Wood's first mainstream fiction was the graphic novel, Horrors! Great Tales of Fear and Their Creators (McFarland, 2010), a re-imagining of events in 19th century horror, illustrated by Glenn Chadbourne. Horrors! was nominated both for a Black Quill Non-Fiction Award and a for Best Illustrated Book or Graphic Novel in the 2011 Aurealis Awards. His second graphic novel was Witch Hunts: A Graphic History of the Burning Times (McFarland, 2012), examining the witch hunting phenomenon that plagued Europe and New England. It is co-written by Lisa Morton and illustrated by Greg Chapman and won the Bram Stoker Award for Superior Achievement on a Graphic Novel in 2012.

==Media appearances and conferences==
Wood made many media appearances on TV, radio, and in the press, and spoke at conferences in the US, Canada, UK, Switzerland, Yugoslavia, Australia, and New Zealand.

Wood was keynote speaker at the 2003 Stephen King (SKEMER) Conference held in Estes Park, Colorado at the site of the hotel that featured in The Shining (2003). He spoke at Continuum 3 (2005), Continuum 4 (2006) and Continuum 5 (2009) in Melbourne, Australia; Conflux in Canberra, Australia (2006); at the Stephen King film festival (Dollar Baby Film Festival) held in King's hometown of Bangor, Maine in October 2005; at the World Horror Convention in Salt Lake City (2008); at the 68th World Science Fiction Convention in Melbourne (2010); at the World Horror Convention in Austin, Texas (2011) and the Horror Writers Association's Bram Stoker Weekends in Burbank (2009), on Long Island, New York (2011) and in New Orleans, Louisiana (2013).

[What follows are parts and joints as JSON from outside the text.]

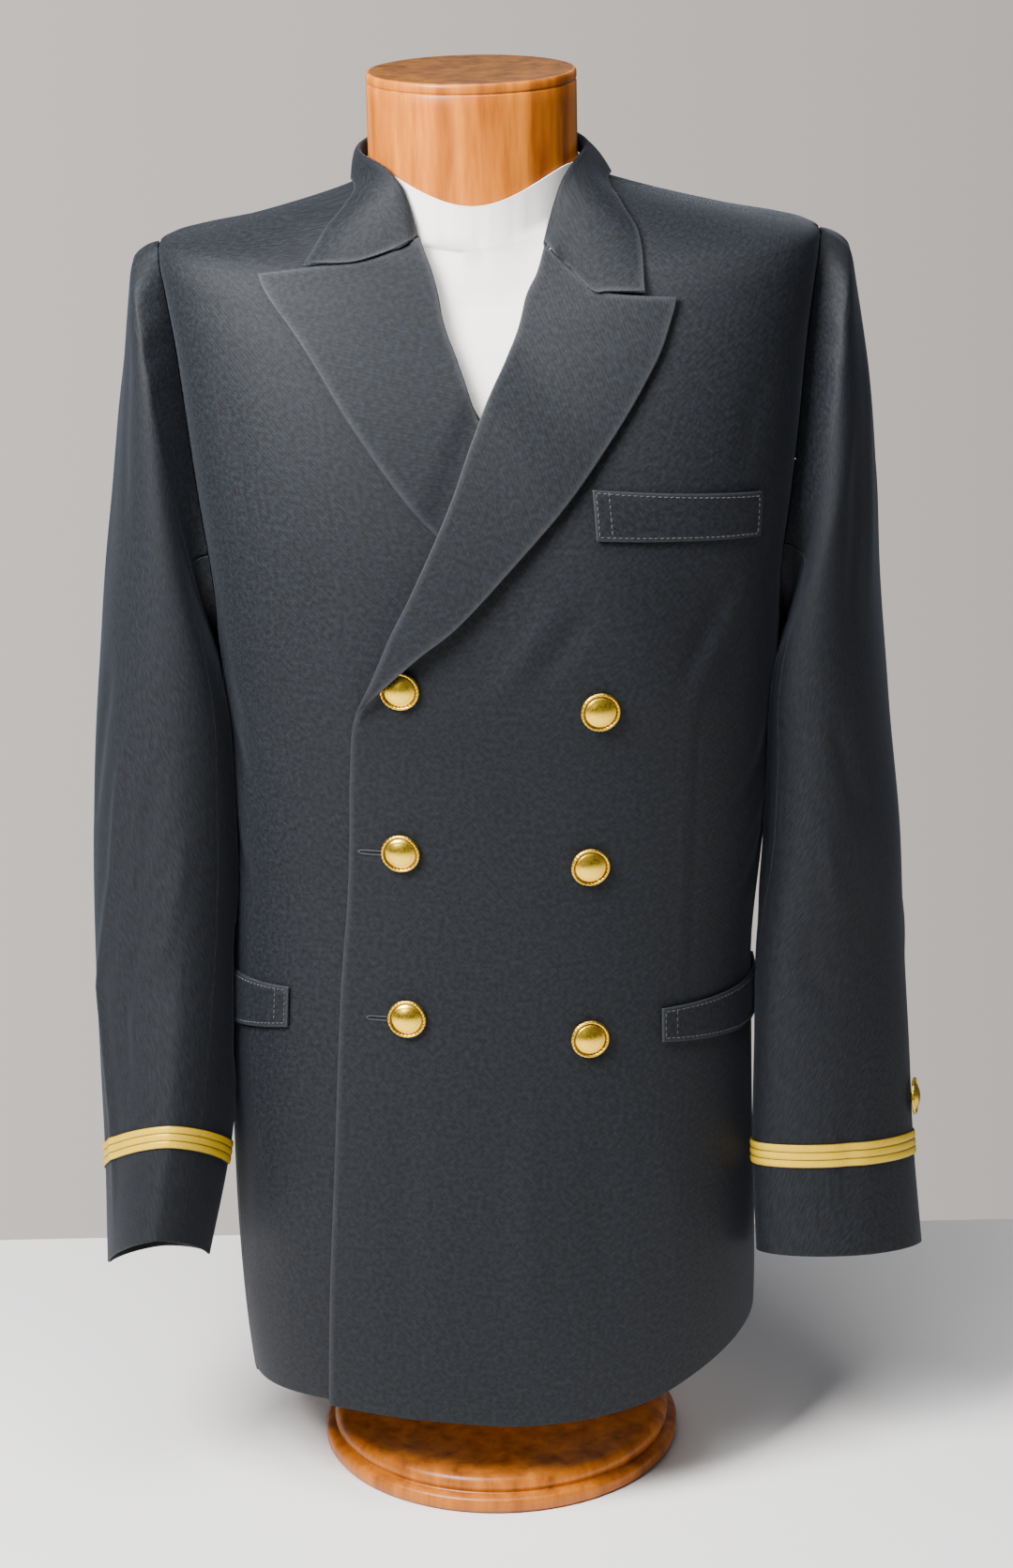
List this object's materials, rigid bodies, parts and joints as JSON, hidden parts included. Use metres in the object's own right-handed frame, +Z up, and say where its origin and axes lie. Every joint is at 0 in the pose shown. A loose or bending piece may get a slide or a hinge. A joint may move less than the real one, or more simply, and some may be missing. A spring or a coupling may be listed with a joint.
{
  "type": "dress jacket on a dress form",
  "caption": "Double-breasted dark naval dress jacket with peaked lapels, domed gilt buttons and gold cuff braid, worn by a limbless dress form with a wooden neck block and base",
  "frame": {"origin": "middle of the base's underside, on the form's upright axis", "axes": "+Z up along the form; the front faces -Y; +X is the wearer's left"},
  "size_m": [0.5208, 0.2582, 0.894],
  "materials": {
    "serge": "fine plain-woven black wool serge, pressed",
    "lace": "flat ridged gold lace",
    "gilt": "polished gilt, plain domed face with a rim",
    "jersey": "white cotton jersey over padding",
    "stained_wood": "orange-brown stain, glossy lacquer",
    "base_wood": "orange-brown stain, glossy lacquer"
  },
  "bodies": {
    "root": {"front_left": "serge", "front_right": "serge", "back_left": "serge", "back_right": "serge", "side_left": "serge", "side_right": "serge", "lapel_left": "serge", "lapel_right": "serge", "collar": "serge", "top_sleeve_left": "serge", "top_sleeve_right": "serge", "under_sleeve_left": "serge", "under_sleeve_right": "serge", "cuff_braid_left": "lace", "cuff_braid_right": "lace", "breast_welt": "serge", "hip_welt_left": "serge", "hip_welt_right": "serge", "button_1_left": "gilt", "button_1_right": "gilt", "button_2_left": "gilt", "button_2_right": "gilt", "button_3_left": "gilt", "button_3_right": "gilt", "button_cuff_left": "gilt", "button_cuff_right": "gilt", "form_torso": "jersey", "neck_block": "stained_wood", "stand_post": "stained_wood", "stand_base": "base_wood"}
  },
  "joints": []
}
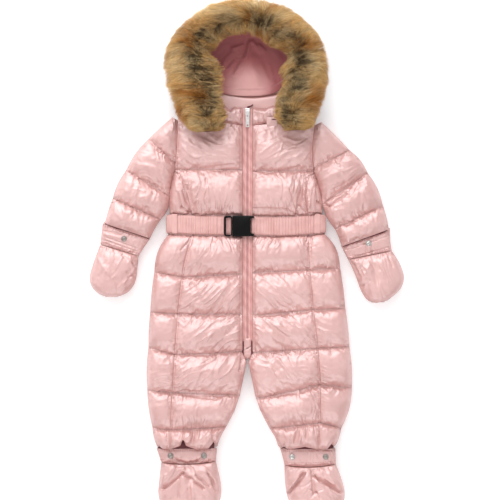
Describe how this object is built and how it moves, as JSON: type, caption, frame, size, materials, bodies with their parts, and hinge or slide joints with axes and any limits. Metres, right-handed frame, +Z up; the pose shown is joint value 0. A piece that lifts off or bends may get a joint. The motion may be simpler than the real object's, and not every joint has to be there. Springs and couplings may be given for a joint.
{
  "type": "baby snowsuit",
  "caption": "One-piece padded baby snowsuit laid flat, with a fur-edged hood, front zip, elastic belt with buckle, fold-over mittens and booties.",
  "frame": {"origin": "middle of the bounding box's underside, on the surface the suit lies on", "axes": "+X to the wearer's left, +Y from the feet to the hood, +Z up from the surface, out of the suit's front"},
  "size_m": [0.536, 0.8775, 0.0954],
  "materials": {
    "shell": "pearly coated nylon, quilted and filled",
    "lining": "soft brushed lining",
    "fur": "long-pile acrylic faux fur",
    "zip": "woven zip tape with moulded teeth",
    "metal": "plated, polished",
    "buckle": "glossy black acetal",
    "belt": "gathered elastic webbing"
  },
  "bodies": {
    "suit": {"back_l": "shell", "back_r": "shell", "belt_back": "belt", "belt_l": "belt", "belt_loop_l": "belt", "belt_loop_r": "belt", "belt_r": "belt", "bootie_band_l": "shell", "bootie_band_r": "shell", "bootie_top_l": "shell", "bootie_top_r": "shell", "bootie_under_l": "shell", "bootie_under_r": "shell", "buckle_body": "buckle", "buckle_frame": "buckle", "collar_back": "lining", "collar_l": "shell", "collar_r": "shell", "collar_tab": "shell", "front_centre_l": "shell", "front_centre_r": "shell", "front_side_l": "shell", "front_side_r": "shell", "fur_trim": "fur", "hood_lining": "lining", "hood_shell": "shell", "mitten_band_l": "shell", "mitten_band_r": "shell", "mitten_top_l": "shell", "mitten_top_r": "shell", "mitten_under_l": "shell", "mitten_under_r": "shell", "sleeve_back_l": "shell", "sleeve_back_r": "shell", "sleeve_front_l": "shell", "sleeve_front_r": "shell", "snap_bootie_l_inner": "metal", "snap_bootie_l_outer": "metal", "snap_bootie_r_inner": "metal", "snap_bootie_r_outer": "metal", "snap_mitten_l": "metal", "snap_mitten_r": "metal", "zip_slider": "metal", "zip_tape_l": "zip", "zip_tape_r": "zip"},
    "pull": {"zip_pull": "metal"}
  },
  "joints": [
    {"name": "pull_hinge", "type": "hinge", "parent": "suit", "child": "pull", "pos_m": [0, 0.247, 0.0349], "axis": [-1, 0, 0], "range_deg": [0, 150]}
  ]
}
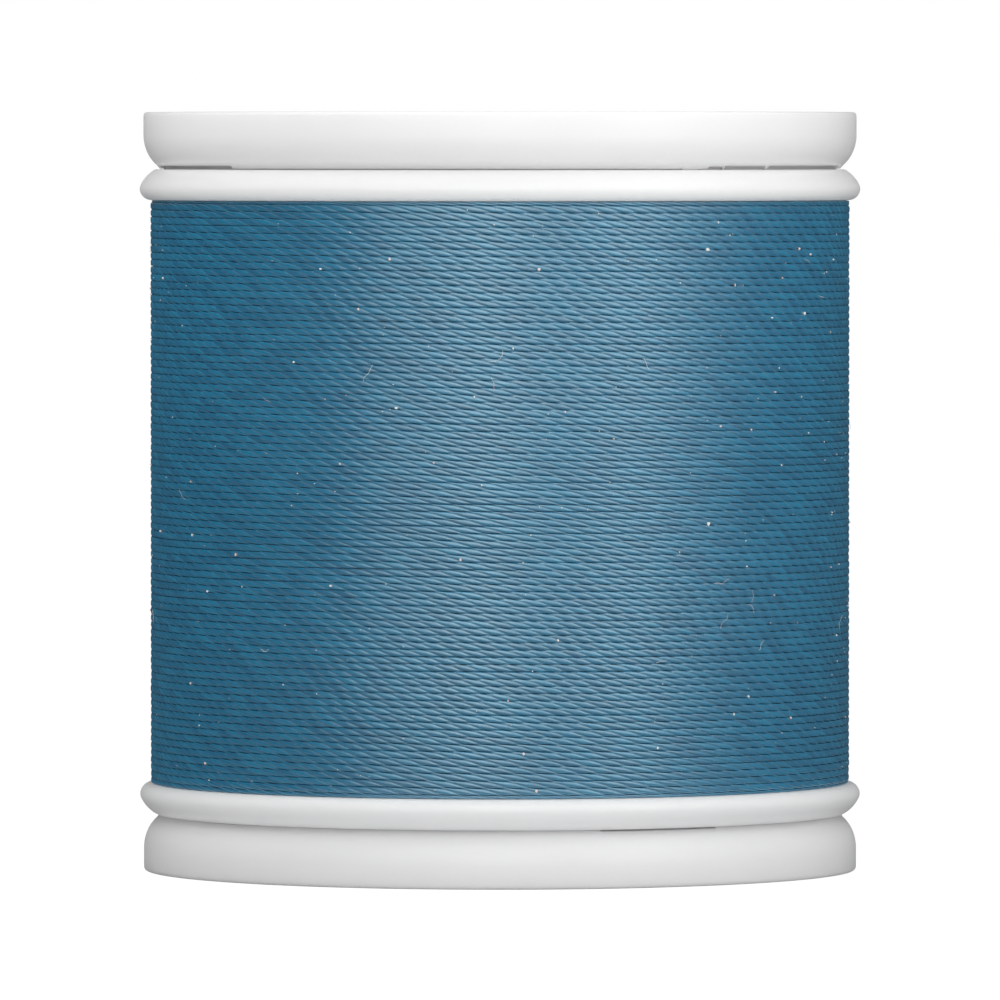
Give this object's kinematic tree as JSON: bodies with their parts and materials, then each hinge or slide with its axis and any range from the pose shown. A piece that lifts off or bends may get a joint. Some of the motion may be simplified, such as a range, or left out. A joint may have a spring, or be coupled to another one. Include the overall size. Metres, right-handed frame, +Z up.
{
  "type": "snap-lock thread spool",
  "caption": "Cylindrical spool wound with twisted sewing thread, with a hollow beaded barrel and a snap-in cap at each end that pulls out to store the loose thread end.",
  "frame": {"origin": "middle of the lower cap's outer face, which the spool stands on", "axes": "+Z up along the spool's axis, from the lower cap to the upper cap; -Y faces the camera of the picture, and the tail crosses the bead at the back, on the +Y side"},
  "size_m": [0.0384, 0.0384, 0.0404],
  "materials": {
    "barrel_plastic": "white moulded plastic, soft gloss",
    "cap_plastic": "white moulded plastic, soft gloss",
    "label_paper": "blank matt paper",
    "thread": "lustrous teal-blue twisted thread"
  },
  "bodies": {
    "spool_body": {"barrel": "barrel_plastic", "thread_inner_layers": "thread", "thread_outer_layer": "thread", "thread_tail": "thread"},
    "lower_cap_body": {"lower_cap": "cap_plastic", "lower_label": "label_paper"},
    "upper_cap_body": {"upper_cap": "cap_plastic", "upper_label": "label_paper"}
  },
  "joints": [
    {"name": "lower_cap_slide", "type": "slide", "parent": "spool_body", "child": "lower_cap_body", "axis": [0, 0, -1], "range_m": [0, 0.003]},
    {"name": "upper_cap_slide", "type": "slide", "parent": "spool_body", "child": "upper_cap_body", "axis": [0, 0, 1], "range_m": [0, 0.003]}
  ]
}
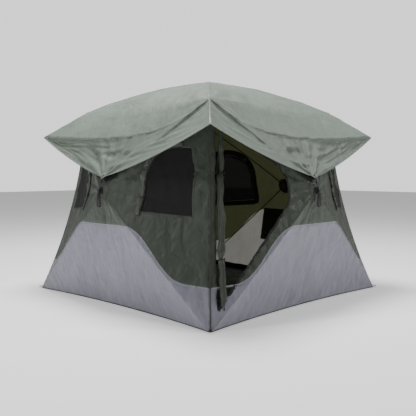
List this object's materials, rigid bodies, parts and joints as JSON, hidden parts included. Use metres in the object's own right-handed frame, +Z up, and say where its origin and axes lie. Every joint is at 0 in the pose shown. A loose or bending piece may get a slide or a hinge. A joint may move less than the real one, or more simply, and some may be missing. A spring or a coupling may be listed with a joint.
{
  "type": "pop-up hub tent",
  "caption": "Pop-up hub tent: leaning fabric walls spread by snap-through hubs and poles, with a rainfly, mesh windows, zip doors, splash panels and a floor.",
  "frame": {"origin": "on the ground under the middle of the floor", "axes": "+Z up; the wall with the open door faces -Y, and that door is at the wall's -X end"},
  "size_m": [2.6766, 2.6766, 2.067],
  "materials": {
    "wall_cloth": "dark green woven polyester, matt",
    "splash_cloth": "grey coated oxford cloth, satin",
    "fly_cloth": "sage green coated polyester with a soft sheen",
    "mesh_net": "fine black insect mesh",
    "floor_cloth": "black coated cloth",
    "fibreglass": "smooth black fibreglass rod",
    "hub_plastic": "moulded black nylon",
    "webbing": "black polypropylene webbing",
    "zip_metal": "black enamelled zinc"
  },
  "bodies": {
    "root": {"back_door_panel": "wall_cloth", "back_left_foot": "hub_plastic", "back_left_top_boot": "hub_plastic", "back_right_foot": "hub_plastic", "back_right_top_boot": "hub_plastic", "back_right_window_screen": "mesh_net", "back_splash_panel": "splash_cloth", "back_wall": "wall_cloth", "floor": "floor_cloth", "front_door_roll": "wall_cloth", "front_left_foot": "hub_plastic", "front_left_top_boot": "hub_plastic", "front_right_foot": "hub_plastic", "front_right_top_boot": "hub_plastic", "front_right_window_screen": "mesh_net", "front_splash_panel": "splash_cloth", "front_wall": "wall_cloth", "left_left_window_screen": "mesh_net", "left_right_window_screen": "mesh_net", "left_splash_panel": "splash_cloth", "left_wall": "wall_cloth", "rainfly": "fly_cloth", "right_left_window_screen": "mesh_net", "right_right_window_screen": "mesh_net", "right_splash_panel": "splash_cloth", "right_wall": "wall_cloth", "roof_panel": "wall_cloth"},
    "front_hub": {"front_hub": "hub_plastic"},
    "front_lower_left_pole": {"front_lower_left_pole": "fibreglass"},
    "front_lower_right_pole": {"front_lower_right_pole": "fibreglass"},
    "front_upper_right_pole": {"front_upper_right_pole": "fibreglass"},
    "front_upper_left_pole": {"front_upper_left_pole": "fibreglass"},
    "front_pull_loop": {"front_pull_loop": "webbing"},
    "right_hub": {"right_hub": "hub_plastic"},
    "right_lower_left_pole": {"right_lower_left_pole": "fibreglass"},
    "right_lower_right_pole": {"right_lower_right_pole": "fibreglass"},
    "right_upper_right_pole": {"right_upper_right_pole": "fibreglass"},
    "right_upper_left_pole": {"right_upper_left_pole": "fibreglass"},
    "right_pull_loop": {"right_pull_loop": "webbing"},
    "back_hub": {"back_hub": "hub_plastic"},
    "back_lower_left_pole": {"back_lower_left_pole": "fibreglass"},
    "back_lower_right_pole": {"back_lower_right_pole": "fibreglass"},
    "back_upper_right_pole": {"back_upper_right_pole": "fibreglass"},
    "back_upper_left_pole": {"back_upper_left_pole": "fibreglass"},
    "back_pull_loop": {"back_pull_loop": "webbing"},
    "left_hub": {"left_hub": "hub_plastic"},
    "left_lower_left_pole": {"left_lower_left_pole": "fibreglass"},
    "left_lower_right_pole": {"left_lower_right_pole": "fibreglass"},
    "left_upper_right_pole": {"left_upper_right_pole": "fibreglass"},
    "left_upper_left_pole": {"left_upper_left_pole": "fibreglass"},
    "left_pull_loop": {"left_pull_loop": "webbing"},
    "roof_hub": {"roof_hub": "hub_plastic"},
    "roof_front_left_pole": {"roof_front_left_pole": "fibreglass"},
    "roof_front_right_pole": {"roof_front_right_pole": "fibreglass"},
    "roof_back_right_pole": {"roof_back_right_pole": "fibreglass"},
    "roof_back_left_pole": {"roof_back_left_pole": "fibreglass"},
    "zip_slider": {"front_door_zip_slider": "zip_metal"}
  },
  "joints": [
    {"name": "front_hub_snap", "type": "slide", "parent": "root", "child": "front_hub", "axis": [0, 0.9827, -0.1853], "range_m": [0, 0.62651], "deforming": ["rainfly", "front_door_roll", "front_right_window_screen", "front_splash_panel", "front_wall", "floor"]},
    {"name": "front_lower_left_pole_turn", "type": "hinge", "parent": "front_hub", "child": "front_lower_left_pole", "pos_m": [-0.03795, -1.27212, 0.98426], "axis": [-0.6325, 0.1435, 0.7612], "range_deg": [0, 25.07]},
    {"name": "front_lower_right_pole_turn", "type": "hinge", "parent": "front_hub", "child": "front_lower_right_pole", "pos_m": [0.03795, -1.27212, 0.98426], "axis": [-0.6325, -0.1435, -0.7612], "range_deg": [0, 25.07]},
    {"name": "front_upper_right_pole_turn", "type": "hinge", "parent": "front_hub", "child": "front_upper_right_pole", "pos_m": [0.03571, -1.26016, 1.04769], "axis": [0.6847, -0.135, -0.7162], "range_deg": [0, 32.64]},
    {"name": "front_upper_left_pole_turn", "type": "hinge", "parent": "front_hub", "child": "front_upper_left_pole", "pos_m": [-0.03571, -1.26016, 1.04769], "axis": [0.6847, 0.135, 0.7162], "range_deg": [0, 32.64]},
    {"name": "front_pull_loop_swing", "type": "hinge", "parent": "front_hub", "child": "front_pull_loop", "pos_m": [0, -1.32332, 1.02545], "axis": [-1, 0, 0], "range_deg": [-4, 90]},
    {"name": "right_hub_snap", "type": "slide", "parent": "root", "child": "right_hub", "axis": [-0.9827, 0, -0.1853], "range_m": [0, 0.62651], "deforming": ["rainfly", "right_left_window_screen", "right_right_window_screen", "right_splash_panel", "right_wall", "floor"]},
    {"name": "right_lower_left_pole_turn", "type": "hinge", "parent": "right_hub", "child": "right_lower_left_pole", "pos_m": [1.27212, -0.03795, 0.98426], "axis": [-0.1435, -0.6325, 0.7612], "range_deg": [0, 25.07]},
    {"name": "right_lower_right_pole_turn", "type": "hinge", "parent": "right_hub", "child": "right_lower_right_pole", "pos_m": [1.27212, 0.03795, 0.98426], "axis": [0.1435, -0.6325, -0.7612], "range_deg": [0, 25.07]},
    {"name": "right_upper_right_pole_turn", "type": "hinge", "parent": "right_hub", "child": "right_upper_right_pole", "pos_m": [1.26016, 0.03571, 1.04769], "axis": [0.135, 0.6847, -0.7162], "range_deg": [0, 32.64]},
    {"name": "right_upper_left_pole_turn", "type": "hinge", "parent": "right_hub", "child": "right_upper_left_pole", "pos_m": [1.26016, -0.03571, 1.04769], "axis": [-0.135, 0.6847, 0.7162], "range_deg": [0, 32.64]},
    {"name": "right_pull_loop_swing", "type": "hinge", "parent": "right_hub", "child": "right_pull_loop", "pos_m": [1.32332, 0, 1.02545], "axis": [0, -1, 0], "range_deg": [-4, 90]},
    {"name": "back_hub_snap", "type": "slide", "parent": "root", "child": "back_hub", "axis": [0, -0.9827, -0.1853], "range_m": [0, 0.62651], "deforming": ["rainfly", "back_door_panel", "back_right_window_screen", "back_splash_panel", "back_wall", "floor"]},
    {"name": "back_lower_left_pole_turn", "type": "hinge", "parent": "back_hub", "child": "back_lower_left_pole", "pos_m": [0.03795, 1.27212, 0.98426], "axis": [0.6325, -0.1435, 0.7612], "range_deg": [0, 25.07]},
    {"name": "back_lower_right_pole_turn", "type": "hinge", "parent": "back_hub", "child": "back_lower_right_pole", "pos_m": [-0.03795, 1.27212, 0.98426], "axis": [0.6325, 0.1435, -0.7612], "range_deg": [0, 25.07]},
    {"name": "back_upper_right_pole_turn", "type": "hinge", "parent": "back_hub", "child": "back_upper_right_pole", "pos_m": [-0.03571, 1.26016, 1.04769], "axis": [-0.6847, 0.135, -0.7162], "range_deg": [0, 32.64]},
    {"name": "back_upper_left_pole_turn", "type": "hinge", "parent": "back_hub", "child": "back_upper_left_pole", "pos_m": [0.03571, 1.26016, 1.04769], "axis": [-0.6847, -0.135, 0.7162], "range_deg": [0, 32.64]},
    {"name": "back_pull_loop_swing", "type": "hinge", "parent": "back_hub", "child": "back_pull_loop", "pos_m": [0, 1.32332, 1.02545], "axis": [1, 0, 0], "range_deg": [-4, 90]},
    {"name": "left_hub_snap", "type": "slide", "parent": "root", "child": "left_hub", "axis": [0.9827, 0, -0.1853], "range_m": [0, 0.62651], "deforming": ["rainfly", "left_left_window_screen", "left_right_window_screen", "left_splash_panel", "left_wall", "floor"]},
    {"name": "left_lower_left_pole_turn", "type": "hinge", "parent": "left_hub", "child": "left_lower_left_pole", "pos_m": [-1.27212, 0.03795, 0.98426], "axis": [0.1435, 0.6325, 0.7612], "range_deg": [0, 25.07]},
    {"name": "left_lower_right_pole_turn", "type": "hinge", "parent": "left_hub", "child": "left_lower_right_pole", "pos_m": [-1.27212, -0.03795, 0.98426], "axis": [-0.1435, 0.6325, -0.7612], "range_deg": [0, 25.07]},
    {"name": "left_upper_right_pole_turn", "type": "hinge", "parent": "left_hub", "child": "left_upper_right_pole", "pos_m": [-1.26016, -0.03571, 1.04769], "axis": [-0.135, -0.6847, -0.7162], "range_deg": [0, 32.64]},
    {"name": "left_upper_left_pole_turn", "type": "hinge", "parent": "left_hub", "child": "left_upper_left_pole", "pos_m": [-1.26016, 0.03571, 1.04769], "axis": [0.135, -0.6847, 0.7162], "range_deg": [0, 32.64]},
    {"name": "left_pull_loop_swing", "type": "hinge", "parent": "left_hub", "child": "left_pull_loop", "pos_m": [-1.32332, 0, 1.02545], "axis": [0, 1, 0], "range_deg": [-4, 90]},
    {"name": "roof_hub_snap", "type": "slide", "parent": "root", "child": "roof_hub", "axis": [0, 0, -1], "range_m": [0, 0.5841], "deforming": ["rainfly", "roof_panel"]},
    {"name": "roof_front_left_pole_turn", "type": "hinge", "parent": "roof_hub", "child": "roof_front_left_pole", "pos_m": [-0.03465, -0.03465, 2.00205], "axis": [-0.7071, 0.7071, 0], "range_deg": [0, 29.63]},
    {"name": "roof_front_right_pole_turn", "type": "hinge", "parent": "roof_hub", "child": "roof_front_right_pole", "pos_m": [0.03465, -0.03465, 2.00205], "axis": [-0.7071, -0.7071, 0], "range_deg": [0, 29.63]},
    {"name": "roof_back_right_pole_turn", "type": "hinge", "parent": "roof_hub", "child": "roof_back_right_pole", "pos_m": [0.03465, 0.03465, 2.00205], "axis": [0.7071, -0.7071, 0], "range_deg": [0, 29.63]},
    {"name": "roof_back_left_pole_turn", "type": "hinge", "parent": "roof_hub", "child": "roof_back_left_pole", "pos_m": [-0.03465, 0.03465, 2.00205], "axis": [0.7071, 0.7071, 0], "range_deg": [0, 29.63]},
    {"name": "front_door_zip_slide", "type": "slide", "parent": "root", "child": "zip_slider", "axis": [0.7205, -0.0567, 0.6911], "range_m": [0, 0.8988]}
  ],
  "couplings": [
    {"joint": "front_lower_left_pole_turn", "follows": "front_hub_snap", "rad_per_m": 0.69793},
    {"joint": "front_lower_right_pole_turn", "follows": "front_hub_snap", "rad_per_m": 0.69793},
    {"joint": "front_upper_right_pole_turn", "follows": "front_hub_snap", "rad_per_m": 0.90863},
    {"joint": "front_upper_left_pole_turn", "follows": "front_hub_snap", "rad_per_m": 0.90863},
    {"joint": "right_lower_left_pole_turn", "follows": "right_hub_snap", "rad_per_m": 0.69793},
    {"joint": "right_lower_right_pole_turn", "follows": "right_hub_snap", "rad_per_m": 0.69793},
    {"joint": "right_upper_right_pole_turn", "follows": "right_hub_snap", "rad_per_m": 0.90863},
    {"joint": "right_upper_left_pole_turn", "follows": "right_hub_snap", "rad_per_m": 0.90863},
    {"joint": "back_lower_left_pole_turn", "follows": "back_hub_snap", "rad_per_m": 0.69793},
    {"joint": "back_lower_right_pole_turn", "follows": "back_hub_snap", "rad_per_m": 0.69793},
    {"joint": "back_upper_right_pole_turn", "follows": "back_hub_snap", "rad_per_m": 0.90863},
    {"joint": "back_upper_left_pole_turn", "follows": "back_hub_snap", "rad_per_m": 0.90863},
    {"joint": "left_lower_left_pole_turn", "follows": "left_hub_snap", "rad_per_m": 0.69793},
    {"joint": "left_lower_right_pole_turn", "follows": "left_hub_snap", "rad_per_m": 0.69793},
    {"joint": "left_upper_right_pole_turn", "follows": "left_hub_snap", "rad_per_m": 0.90863},
    {"joint": "left_upper_left_pole_turn", "follows": "left_hub_snap", "rad_per_m": 0.90863},
    {"joint": "roof_front_left_pole_turn", "follows": "roof_hub_snap", "rad_per_m": 0.88475},
    {"joint": "roof_front_right_pole_turn", "follows": "roof_hub_snap", "rad_per_m": 0.88475},
    {"joint": "roof_back_right_pole_turn", "follows": "roof_hub_snap", "rad_per_m": 0.88475},
    {"joint": "roof_back_left_pole_turn", "follows": "roof_hub_snap", "rad_per_m": 0.88475}
  ]
}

He was a special guest at the World Horror Convention in Salt Lake City in March 2012.

He also addressed the Lisbon Historical Society in Lisbon Falls, Maine twice in July 2009 about inspirations from Stephen King's later childhood and teenage years in Durham, Maine and attending Lisbon High School.

==Personal life and death==
Wood lived in Melbourne, Victoria.

In October 2010, Wood was diagnosed with motor neurone disease (amyotrophic lateral sclerosis). He died of complications on 1 December 2014.